A sign on the wall at the American University in Cairo. (Hossam el-Hamalawy / flickr)
Shortly after assuming the presidency, Barack Obama set his sights on reorienting the United States' relationship with Pakistan. For decades, Washington had been a fair-weather friend to Islamabad, eager to work together when its own security interests were at stake, but otherwise indifferent to Pakistan's domestic challenges. But recognizing that the fates of South Asia and, ultimately, U.S. security are inextricably linked with Pakistan's stability and prosperity, Obama signed into law the Enhanced Partnership for Pakistan Act (the Kerry-Lugar-Berman bill) just a few months into his first term. The bill authorized up to $7.5 billion in aid to Pakistan's civilian government over five years and was meant to usher in a new era of partnership and bolster democracy.
Nearly three years later, reality has set in. The partnership, although initially energized by the late Richard Holbrooke, Obama's special envoy to Afghanistan and Pakistan, was hamstrung from the outset. The problems do not stem only from the U.S. drone campaign and the covert raid that killed Osama bin Laden, nor is Islamabad's failure to take on difficult domestic reforms solely to blame. The problems are also due to the United States' inability to insulate medium-term development investments from diplomatic and security pressures and its overreliance on a complicated and creaky foreign aid system to administer development programs.
Even as officials at the White House, in the State Department, and at the U.S. Agency for International Development (USAID) cope with the problems of doing development well in Pakistan, they are in danger of repeating the mistakes made there in yet another civilian aid ramp-up. This time, Washington plans to use aid for political and economic development in the Arab Spring countries: Egypt, Libya, Tunisia, and, perhaps, a few more players to be named later. The administration's starting point is a request earlier this year that Congress establish the $770 million Middle East and North Africa Incentive Fund. The initiative is a vaguely defined plan to "support citizens who have demanded change and governments that are working to deliver it." Pakistan has several lessons for future U.S. engagement with the countries of the Arab Spring.
First, it is fruitless to assume that U.S. civilian assistance provides serious leverage for democratic or other reforms, particularly when a recipient's civilian government exists in the shadow of a dominant military. The cardinal rule of Pakistani politics is that the military chooses the piece of the budget pie it wants. Civilian agencies are left to fight over the crumbs. U.S. assistance has not changed that fact; it did not strengthen the civilians' hand with the military, nor did it induce it to undertake politically costly reforms such as raising energy prices. It is naive to imagine that threats to revoke U.S. civilian aid -- a small portion of GDP directed to specific projects -- carry much weight with Pakistan's military intelligence establishment or even with the civilian government. The same would be true in Egypt. Civilian aid might help get the United States a seat and a voice at the policy table on difficult technical issues. But it cannot -- on its own -- coax change where there is no political will.

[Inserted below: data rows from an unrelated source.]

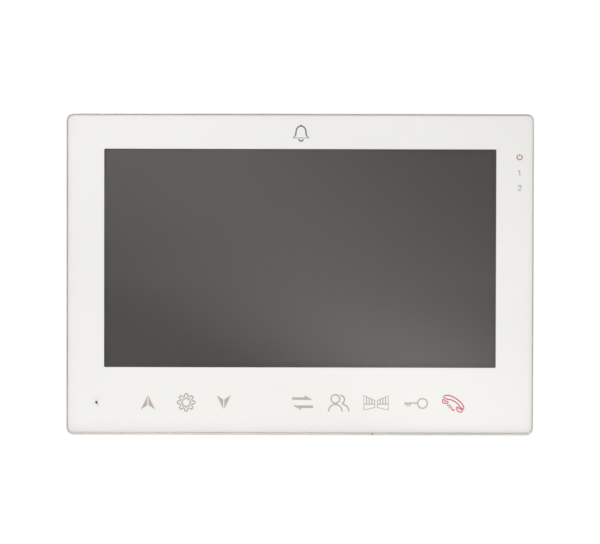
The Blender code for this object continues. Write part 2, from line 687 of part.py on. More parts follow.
def main_board():
    """Circuit board on the rear housing's posts, with a tab that carries the memory card socket."""
    width = BOARD_RIGHT - BOARD_LEFT
    height = BOARD_TOP - BOARD_BOTTOM
    centre_x = (BOARD_RIGHT + BOARD_LEFT) / 2
    centre_z = (BOARD_TOP + BOARD_BOTTOM) / 2
    board = slab("main_board", width, height, BOARD_FRONT, BOARD_BACK, centre_x, centre_z, BOARD, 2 * MM)
    tab = slab("board_tab", 12 * MM, 16 * MM, BOARD_FRONT, BOARD_BACK, 82.6 * MM, CARD_Z, corner=MM)
    holes = rods("board_holes", 1.7 * MM, BOARD_FRONT - MM, BOARD_BACK + MM, BOARD_SCREWS)
    combine(board, "UNION", tab)
    return combine(board, "DIFFERENCE", holes)


def board_parts():
    """What stands on the wall side of the main board."""
    foot = BOARD_BACK + 0.1 * MM

    def package(name, width, height, tall, x, z, look):
        slab(name, width, height, foot, foot + tall, x, z, look, 0.3 * MM, 1)

    package("processor", 16 * MM, 16 * MM, 1.4 * MM, 8 * MM, 13 * MM, CHIP)
    package("video_decoder", 12 * MM, 12 * MM, 1.2 * MM, -16 * MM, 12 * MM, CHIP)
    package("audio_amplifier", 8 * MM, 5 * MM, 1.5 * MM, -22 * MM, -36 * MM, CHIP)
    package("line_relay_1", 15 * MM, 7.5 * MM, 5.6 * MM, 59 * MM, 15 * MM, CONNECTOR)
    package("line_relay_2", 15 * MM, 7.5 * MM, 5.6 * MM, 59 * MM, 4 * MM, CONNECTOR)
    package("power_inductor", 8 * MM, 8 * MM, 4 * MM, 57 * MM, -10 * MM, CHIP)
    for number, z in ((1, 12 * MM), (2, 1 * MM)):
        turned(f"electrolytic_capacitor_{number}", [
            (0.0, foot), (4.0 * MM, foot), (4.0 * MM, foot + 0.9 * MM), (3.7 * MM, foot + 1.3 * MM),
            (4.0 * MM, foot + 1.7 * MM), (4.0 * MM, foot + 5.8 * MM), (3.6 * MM, foot + 6.2 * MM),
            (0.0, foot + 6.2 * MM),
        ], (75 * MM, 0.0, z), STEEL, 20)


def coin_cell():
    """Clock battery lying in its holder."""
    x, z = 66 * MM, -36 * MM
    foot = BOARD_BACK + 0.1 * MM
    holder = slab("coin_cell_holder", 22.4 * MM, 16 * MM, foot, foot + 4.4 * MM, x, z, BLACK, MM)
    well = rods("cell_well", 10.3 * MM, foot + 0.9 * MM, foot + 6 * MM, [(x, z)], sides=28)
    combine(holder, "DIFFERENCE", well)
    turned("coin_cell", [
        (0.0, foot + 1.1 * MM), (9.6 * MM, foot + 1.1 * MM), (10.0 * MM, foot + 1.5 * MM),
        (10.0 * MM, foot + 4.0 * MM), (9.7 * MM, foot + 4.2 * MM), (0.0, foot + 4.2 * MM),
    ], (x, 0.0, z), STEEL, 28)


def memory_card():
    """Card socket at the board's edge, and the card that slides out of the side wall."""
    length, thickness, width = CARD_SIZE
    inner_end = CARD_OUTER_END - length
    socket_left = inner_end - 1.4 * MM
    socket_right = 88.6 * MM
    socket_size = (socket_right - socket_left, 1.75 * MM, width + 3.2 * MM)
    socket_x = (socket_left + socket_right) / 2
    socket_y = BOARD_BACK + 0.1 * MM + socket_size[1] / 2
    socket = block("memory_card_socket", socket_size, (socket_x, socket_y, CARD_Z), STEEL)
    channel_size = (20 * MM, thickness + 0.3 * MM, width + 0.5 * MM)
    channel_x = inner_end - MM + channel_size[0] / 2
    channel = block("card_channel", channel_size, (channel_x, CARD_Y, CARD_Z))
    combine(socket, "DIFFERENCE", channel)
    card_x = CARD_OUTER_END - length / 2
    card = block("memory_card", CARD_SIZE, (card_x, CARD_Y, CARD_Z), BLACK, 0.5 * MM, 2)
    step_place = (inner_end + 2.2 * MM, CARD_Y, CARD_Z + width / 2)
    side_step = block("card_side_step", (6 * MM, 3 * thickness, 1.3 * MM), step_place)
    combine(card, "DIFFERENCE", side_step)


def switches():
    """Power slide switch and reset switch, both worked from the underside."""
    body_bottom = -57.3 * MM
    body_size = (10 * MM, 3.6 * MM, 5 * MM)
    body_z = body_bottom + body_size[2] / 2
    block("power_switch_body", body_size, (POWER_SWITCH_X, POWER_SWITCH_Y, body_z), CHIP)
    nib_bottom = -62.4 * MM
    nib_top = body_bottom - 0.1 * MM
    nib_size = (1.8 * MM, 1.8 * MM, nib_top - nib_bottom)
    rest_x = POWER_SWITCH_X - SWITCH_TRAVEL / 2
    rest_place = (rest_x, POWER_SWITCH_Y, (nib_top + nib_bottom) / 2)
    slider = block("power_switch_slider", nib_size, rest_place, BLACK)
    foot_size = (4.4 * MM, 2.4 * MM, 0.8 * MM)
    foot = block("slider_foot", foot_size, (rest_x, POWER_SWITCH_Y, nib_top - foot_size[2] / 2))
    combine(slider, "UNION", foot)
    reset_bottom = -57.0 * MM
    reset_size = (6 * MM, 3.4 * MM, 4 * MM)
    reset_y = BOARD_FRONT - 0.2 * MM - reset_size[1] / 2
    reset_place = (RESET_X, reset_y, reset_bottom + reset_size[2] / 2)
    reset_body = block("reset_switch_body", reset_size, reset_place, CHIP)
    plunger_bottom = -58.6 * MM
    plunger_top = reset_bottom + 0.6 * MM
    pocket_top = plunger_top + RESET_TRAVEL + 0.2 * MM
    pocket_size = (2.2 * MM, 1.7 * MM, pocket_top - reset_bottom + MM)
    pocket_z = (pocket_top + reset_bottom - MM) / 2
    pocket = block("reset_pocket", pocket_size, (RESET_X, RESET_Y, pocket_z))
    combine(reset_body, "DIFFERENCE", pocket)
    block("reset_plunger", (1.8 * MM, 1.3 * MM, plunger_top - plunger_bottom),
          (RESET_X, RESET_Y, (plunger_top + plunger_bottom) / 2), WHITE_BOARD)


# Wiring and screws --------------------------------------------------------------------------
def wiring():
    """The leads and flex cables that stay inside the casing."""
    lead("speaker_cable", in_mm([
        (-54.0, -9.4, -24.5), (-50.5, -10.4, -24.0), (-44.0, -11.2, -26.0),
        (-39.5, -11.0, -33.0), (-37.0, -10.4, -40.0), (-35.2, -10.6, -44.0),
    ]), 0.8 * MM, LEAD)
    lead("microphone_cable", in_mm([
        (-80.0, -14.6, -50.4), (-78.5, -13.4, -52.0), (-72.0, -12.6, -55.5), (-60.0, -12.2, -56.5),
        (-48.0, -11.8, -55.0), (-40.0, -11.0, -52.0), (-35.2, -10.6, -50.0),
    ]), 0.7 * MM, LEAD)
    ribbon("lcd_flex_cable", in_mm([
        (-13.2, -43.0), (-12.7, -45.6), (-12.2, -46.6), (-11.8, -44.6), (-11.75, -38.0),
    ]), 8 * MM, 26 * MM, 0.25 * MM, FLEX)
    ribbon("touch_key_cable", in_mm([
        (-18.3, -55.5), (-17.4, -55.4), (-15.2, -54.4), (-12.6, -53.2), (-11.8, -51.8),
        (-11.75, -50.0),
    ]), 12 * MM, 9 * MM, 0.25 * MM, FLEX)


def pan_screw(name, x, z, seat, head_radius, head_height, shank_radius, length, facing):
    """A pan-head screw along Y. Facing is 1 when its head looks to the wall, and -1 to the front."""
    head_top = seat + facing * head_height
    tip = seat - facing * length
    outline = [
        (0.0, head_top), (head_radius * 0.7, head_top), (head_radius, seat + facing * head_height * 0.45),
        (head_radius, seat), (shank_radius, seat), (shank_radius, tip + facing * MM), (0.0, tip),
    ]
    return turned(name, outline if facing < 0 else outline[::-1], (x, 0.0, z), STEEL, 14)


def screws():
    """Four screws that close the casing from behind, and four that hold the main board."""
    for number, (x, z) in enumerate(HOUSING_SCREWS, 1):
        seat = SCREW_SEAT + 0.1 * MM
        pan_screw(f"housing_screw_{number}", x, z, seat, 2.4 * MM, 1.4 * MM, 1.15 * MM, 13 * MM, 1)
    for number, (x, z) in enumerate(BOARD_SCREWS, 1):
        seat = BOARD_FRONT - 0.1 * MM
        pan_screw(f"board_screw_{number}", x, z, seat, 2.6 * MM, 1.2 * MM, 1.0 * MM, 6 * MM, -1)


wall_plate()
front_glass()
printed_mask()
trim_frame()
front_housing()
rear_housing()
display()
touch_keys()
indicators()
microphone()
speaker()
main_board()
header("door_1_connector", 4, -19.5 * MM)
header("door_2_connector", 4, -4.5 * MM)
header("link_connector", 4, 10.5 * MM)
header("power_connector", 2, 22.8 * MM)
board_parts()
coin_cell()
memory_card()
switches()
wiring()
screws()

for part in PARTS.objects:
    if part.type == "MESH":
        part.data.shade_smooth()
        part.data.set_sharp_from_angle(angle=math.radians(30))
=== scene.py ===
"""Looks for the seven-inch video intercom monitor: its surfaces, printed symbols, studio and camera.

Everything is in metres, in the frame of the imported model: +X to the user's right, +Z up, the glass front
facing -Y, and the wall at y = 0.
"""

import json
import math

import bmesh
import bpy
from mathutils import Matrix, Vector


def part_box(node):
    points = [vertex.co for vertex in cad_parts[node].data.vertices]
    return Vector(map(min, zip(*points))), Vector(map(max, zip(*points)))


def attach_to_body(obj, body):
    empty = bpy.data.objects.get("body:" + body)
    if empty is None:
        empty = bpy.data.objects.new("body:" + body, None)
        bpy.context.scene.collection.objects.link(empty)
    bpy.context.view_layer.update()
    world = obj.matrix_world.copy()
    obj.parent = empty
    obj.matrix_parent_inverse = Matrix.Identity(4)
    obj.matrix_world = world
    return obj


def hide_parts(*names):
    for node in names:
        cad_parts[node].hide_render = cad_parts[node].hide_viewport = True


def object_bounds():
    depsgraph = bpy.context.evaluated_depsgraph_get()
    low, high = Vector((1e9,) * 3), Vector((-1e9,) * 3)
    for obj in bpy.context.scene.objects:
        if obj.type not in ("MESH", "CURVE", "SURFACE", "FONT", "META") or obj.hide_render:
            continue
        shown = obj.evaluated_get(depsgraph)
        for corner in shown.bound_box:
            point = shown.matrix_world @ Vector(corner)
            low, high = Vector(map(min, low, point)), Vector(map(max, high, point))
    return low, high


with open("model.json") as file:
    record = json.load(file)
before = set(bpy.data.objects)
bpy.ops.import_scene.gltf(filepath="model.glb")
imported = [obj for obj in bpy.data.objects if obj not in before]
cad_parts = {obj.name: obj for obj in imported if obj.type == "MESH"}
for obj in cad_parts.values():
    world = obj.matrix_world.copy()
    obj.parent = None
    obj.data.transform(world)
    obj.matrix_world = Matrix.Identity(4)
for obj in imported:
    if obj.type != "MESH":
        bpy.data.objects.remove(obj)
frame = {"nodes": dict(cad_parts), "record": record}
CAD_LOW, CAD_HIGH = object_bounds()
MM = 0.001

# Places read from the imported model.
TRIM_LOW, TRIM_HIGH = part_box("trim_frame")
GLASS_LOW, GLASS_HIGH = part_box("front_glass")
MASK_LOW, MASK_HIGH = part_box("printed_mask")
CELL_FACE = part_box("lcd_cell")[0].y
GASKET_LOW, GASKET_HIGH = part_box("display_gasket")
LAMP_LOW, LAMP_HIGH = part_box("indicator_board")
BOOT_LOW, BOOT_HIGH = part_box("microphone_boot")
RESET_LOW, RESET_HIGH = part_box("reset_plunger")

# The glass, and the trim ring around it.
GLASS_W, GLASS_H = GLASS_HIGH.x - GLASS_LOW.x, GLASS_HIGH.z - GLASS_LOW.z
GLASS_Z = (GLASS_HIGH.z + GLASS_LOW.z) / 2
GLASS_CORNER = 2.2 * MM
POCKET_CORNER = 2.25 * MM
POCKET_GAP = 0.19 * MM

# The small blind hole in the trim's lower lip, in line with the reset plunger.
HOLE_W, HOLE_H = 0.8 * MM, 0.55 * MM
HOLE_X = (RESET_LOW.x + RESET_HIGH.x) / 2
HOLE_Z = (TRIM_LOW.z + GLASS_LOW.z) / 2

# The display window, which is a little inside the gasket.
GASKET_FACE = 2.5 * MM
WINDOW_W = GASKET_HIGH.x - GASKET_LOW.x - 2 * GASKET_FACE
WINDOW_H = GASKET_HIGH.z - GASKET_LOW.z - 2 * GASKET_FACE
WINDOW_Z = (GASKET_HIGH.z + GASKET_LOW.z) / 2
WINDOW_CORNER = 0.4 * MM

# The microphone's pinhole, which is level with the touch symbols.
MICROPHONE_X = (BOOT_LOW.x + BOOT_HIGH.x) / 2
KEY_Z = (BOOT_LOW.z + BOOT_HIGH.z) / 2

# Printed symbols.
PRINT_Y = (GLASS_HIGH.y + MASK_LOW.y) / 2
PRINT_THICKNESS = 0.03 * MM
KEY_X = {
    "up": -59.75 * MM, "gear": -44.7 * MM, "down": -29.9 * MM, "swap": 1.15 * MM,
    "people": 15.2 * MM, "gate": 30.05 * MM, "key": 45.5 * MM, "handset": 60.65 * MM,
}
BELL_X, BELL_Z = 0.25 * MM, 55.6 * MM
LAMP_X = (LAMP_LOW.x + LAMP_HIGH.x) / 2 - 0.25 * MM
LAMP_PITCH = 6.0 * MM
MIDDLE_LAMP_Z = (LAMP_LOW.z + LAMP_HIGH.z) / 2


# Nodes --------------------------------------------------------------------------------------
def attach(tree, value, socket):
    """Links an output to a socket, or sets the socket's value."""
    if isinstance(value, bpy.types.NodeSocket):
        tree.links.new(value, socket)
    else:
        socket.default_value = value


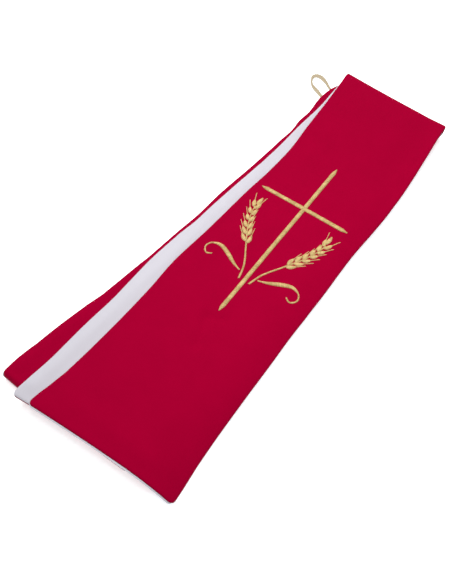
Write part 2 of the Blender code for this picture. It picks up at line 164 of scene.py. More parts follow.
# Soft ridges (plus) and troughs (minus) along lines, fading off over their half width, in the scene alone
Crease = namedtuple("Crease", "start finish half_width height")
SHARED_CREASES = (
    Crease((143, -5), (119, 6), 4, -0.9),
    Crease((147, -1), (150, 9), 4, -0.6),
    Crease((218, -17), (208, -8), 4, -0.6),
)
UPPER_CREASES = (
    Crease((336, 74), (424, 69), 12, 4.4),
    Crease((376, 39), (428, 37), 11, -0.7),
    Crease((-2, 70), (190, 63), 9, -1.2),
    Crease((21, -48), (17, 42), 9, 0.7),
    Crease((376, -31), (351, -24), 7, 0.5),
)
SECOND_CREASES = (
    Crease((14, -80), (125, -70), 6.5, 1.7),
    Crease((135, -70), (210, -64), 6.0, 1.5),
    Crease((220, -64), (300, -56.5), 5.0, 1.0),
)
THIRD_CREASES = (
    Crease((22, -103), (86, -92), 6.0, 1.0),
    Crease((95, -91), (155, -82.5), 4.5, 0.8),
)
COVERED_FADE = 5.0  # a crease fades away over this width under the stretch that covers it

# Hidden thicknesses: heights of what parts their faces, from the table up, at the two ends
HEM_END_LEVELS = (0.0, 1.25, 2.6, 3.52, 4.45, 5.37, HIDDEN_TOP)
NECK_END_LEVELS = (0.0, 0.93, 1.86, 2.79, 3.85, 5.1, HIDDEN_TOP)
LEVELS_START, LEVELS_RUN = 30.0, 370.0  # the hem end's heights pass into the neck end's here
FACES_APART = 0.05  # half the gap between faces that lie on each other
NOSE_REACH = 1.85  # the inner nose at the hem end, and the neck's
TIGHT = 0.06  # the innermost radius of a pressed fold

# Hidden outlines, inside the third stretch's and never quite straight
HIDDEN_INSET = 2.2
LOWEST_INSET = 0.8  # side A's last stretch lies this much further in
LONG_DRIFT, LONG_WAVE = 0.6, 31
SHORT_DRIFT, SHORT_WAVE = 0.35, 13
RIGHT_DRIFT = 0.7  # the right edge's share of the drift
SECOND_RUN_LEAVES = 360  # from here side A's second stretch runs to the outer fold's ends
SECOND_RUN_END = (
    Edge(400, -59.0, 50.5),
    Edge(430, -56.4, 54.0),
    Edge(447, -55.0, 55.3),
)

# Mesh divisions
EDGE_STEPS = (0.0, 0.12, 0.4, 0.9, 1.6)
HEM_STEPS = (0.0, 0.12, 0.4, 0.9, 1.6, 2.6, 4.0, 6.0)
TURN = 1.6  # a turned edge is round over this width
ROLL_FADE = 3.0  # a rolled side edge dies out over this width at the hem
STEP_CLEARANCE = 0.5  # the even steps start this far past the hem's own
COLUMNS = 60
SHOWN_STEPS, HIDDEN_STEPS = 205, 84
BEND_STEPS, FEWEST_BEND_STEPS = 14, 4
HALF_TURN = 180
MIDDLE_ALONG = 200.0  # a place on each first stretch that is far from its ends
MAP_UNIT = 100.0  # the cloth's map has one unit for this many millimetres

# Hanging loop, on the route of the part's source
LOOP_ROUTE = (
    (415.8, -60.3), (416.9, -63.8), (418.7, -68.1), (421.6, -74.1), (423.3, -78.3), (425.4, -81.9),
    (428.3, -84.4), (431.3, -86.0), (435.4, -86.9), (438.2, -85.0), (439.1, -81.9), (438.6, -78.7),
    (437.1, -74.8), (435.1, -71.1), (432.9, -67.9), (430.9, -64.4), (429.7, -61.5), (428.5, -58.1),
)
LOOP_HALF_WIDTH, LOOP_HALF_THICKNESS = 2.0, 0.6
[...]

Second, it is unwise to spend aid dollars without general agreement among administration officials, and with Congress, on why those dollars are being spent. An enduring source of tension within the U.S. government is the disagreement between its foreign policy and development arms about the main goal of U.S. economic assistance. The White House, U.S. diplomats, and many in Congress want an early and visible return. They are motivated by a desire to improve the United States' standing in the short run. Those in the development community want investments to improve governance over the long haul, independent of their immediate visibility and impact. In some cases, the two objectives overlap. In many others, they are at odds. The absence of a shared vision is further compounded by confusion about who is in charge of U.S. development policy, an issue that was further muddied by the creation of the special envoy for Afghanistan and Pakistan at the State Department, and which could haunt the department's new office of Middle East Transitions.
Third, a consensus in Washington on why the United States should spend aid dollars should be matched by a consensus on which activities those dollars are for. What has been missing in Pakistan -- and what the United States cannot afford to get wrong in the Middle East -- is a coherent strategy for deploying aid dollars that has buy-in across U.S. government agencies and in the countries themselves. In Washington, the assistance strategy for the Middle East should be sold to Congress as risky, but worth the risk. It should also be sold as limited in generating leverage on tough political and diplomatic issues. It should clearly articulate the goals of U.S. assistance, how policymakers will monitor progress, and how discrete U.S.-financed development projects might contribute to achieving those goals.